Rob the Mob *** Directed by Raymond de Felitta. A Queens couple who specialize in robbing mafia social clubs stumble upon a score bigger than they could ever imagine, becoming targets of both the mob and the FBI in the process. Throughout the film, de Felitta maintains an unfailingly sympathetic stance toward the lovers and the mafiosi alike, while keeping enough distance from all to disapprove of their dirty deeds and deter any viewer identification with them. With Michael Pitt, Nina Arianda, Ray Romano, Andy Garcia.

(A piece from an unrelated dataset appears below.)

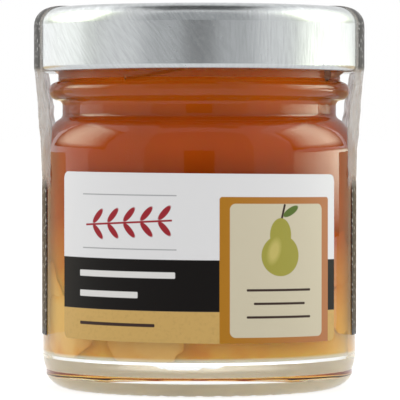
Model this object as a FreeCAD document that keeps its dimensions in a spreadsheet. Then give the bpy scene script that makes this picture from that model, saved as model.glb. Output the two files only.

Enemy *** Directed by Denis Villeneuve. A man (Jake Gyllenhaal) seeks out his exact look-alike after spotting him in a movie. More than a thriller, this adaptation of Jose Saramago’s novel The Double is an absurdist-existential mood piece — and a very dark mood it is.

Some Velvet Morning **½ Directed by Neil LaBute. Pretty young Velvet (Alice Eve) is amazed when her ex-lover Fred (Stanley Tucci) shows up unannounced at her New York home with his suitcases, eager to rekindle their romance. If you’re patience doesn’t wear out, the movie culminates in a clever shock ending that not only explains everything but gives what you’ve just seen a rewarding jolt.

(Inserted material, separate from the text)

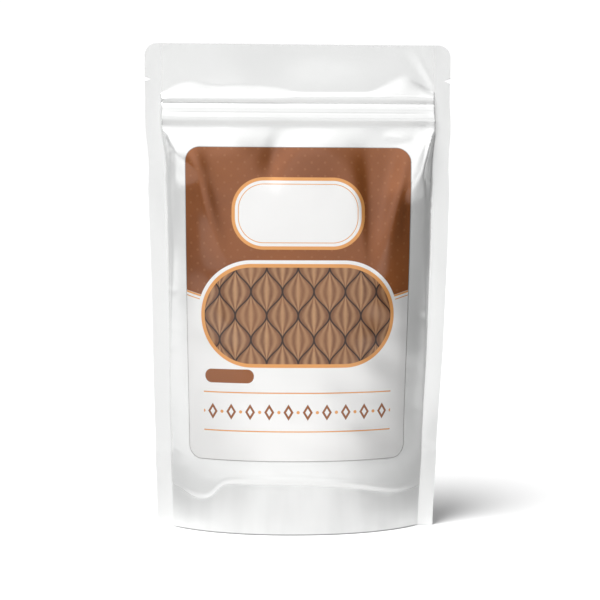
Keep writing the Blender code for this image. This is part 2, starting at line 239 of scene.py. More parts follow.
def bandDepth(s, z):  # the zip band, the valley over it and the crest
    heights, depths = zipBand["heights"], zipBand["depths"]
    depth = np.full(np.broadcast(s, z).shape, float(depths[0]))
    for low, high, start, end in zip(heights, heights[1:], depths, depths[1:]):
        t = np.clip((z - low) / (high - low), 0, 1)
        depth = depth + (end - start) * (0.5 * t + 0.5 * ease(t))
    peak = smoothCurve(s, crest["peakAcross"], crest["peak"])
    top = smoothCurve(s, crest["across"], crest["top"])
    climb = np.clip((z - crest["valley"]) / (peak - crest["valley"]), 0, 1)
    depth = depth + (crest["peakDepth"] - crest["valleyDepth"]) * (1 - (1 - climb) ** crest["climbPower"])
    flank = depth + (bag["layer"] / 2 - crest["peakDepth"]) * np.maximum(z - peak, 0) / (top - peak)
    swell = smoothCurve(s, crest["swellAcross"], crest["headerSwell"])
    header = bag["layer"] / 2 + swell * (1 - rise(z, top - crest["swellStart"], crest["swellTop"]))
    return np.where(z > peak, -smoothMin(-flank, -header, crest["corner"]), depth)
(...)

Pandora’s Promise **½ Directed by Robert Stone. A feature-length documentary about the history and future of nuclear power. Less an exploration of the subject than a well-constructed sales pitch.

300: Rise of an Empire **½ Directed by Noam Murro. Greek general Themistokles (Sullivan Stapleton) leads the charge against invading Persian forces led by mortal-turned-god Xerxes (Rodrigo Santoro) and Artemisia (Eva Green), vengeful commander of the Persian navy. Other than for the pleasure of watching Green try to conquer ancient Greece dressed as a distant forebearer of Catwoman, more is less and a little late in this long-aborning sequel.

Blood Ties **½ Directed by Guillaume Canet. Two brothers (Clive Owen, Billy Crudup), on either side of the law, face off over organized crime in Brooklyn during the 1970s. What Lumet or Cassavetes often showed with a look, an image, a movement, Canet chooses to tell, and often at length, with the most heavy-handed dialogue imaginable. With Marion Cotillard, Mila Kunis, Zoe Saldana, Matthias Schoenaerts, James Caan.

Wolf Creek 2 ** Directed by Greg Mclean. Backpackers Rutger (Philippe Klaus) and Katarina (Shannon Ashlyn) escape the city for an adventurous vacation in the Australian outback, but their dream trip turns into a nightmare when they run into a bloodthirsty serial killer (John Jarratt) with a penchant for sadistic games. Alas, this Creek has run dry.

Winter’s Tale Directed by Akiva Goldsman. A thief (Colin Farrell) breaks into an ill girl’s home and then falls for her. It is sincerely, painstakingly and astonishingly awful. With Jessica Brown Findlay, Russell Crowe.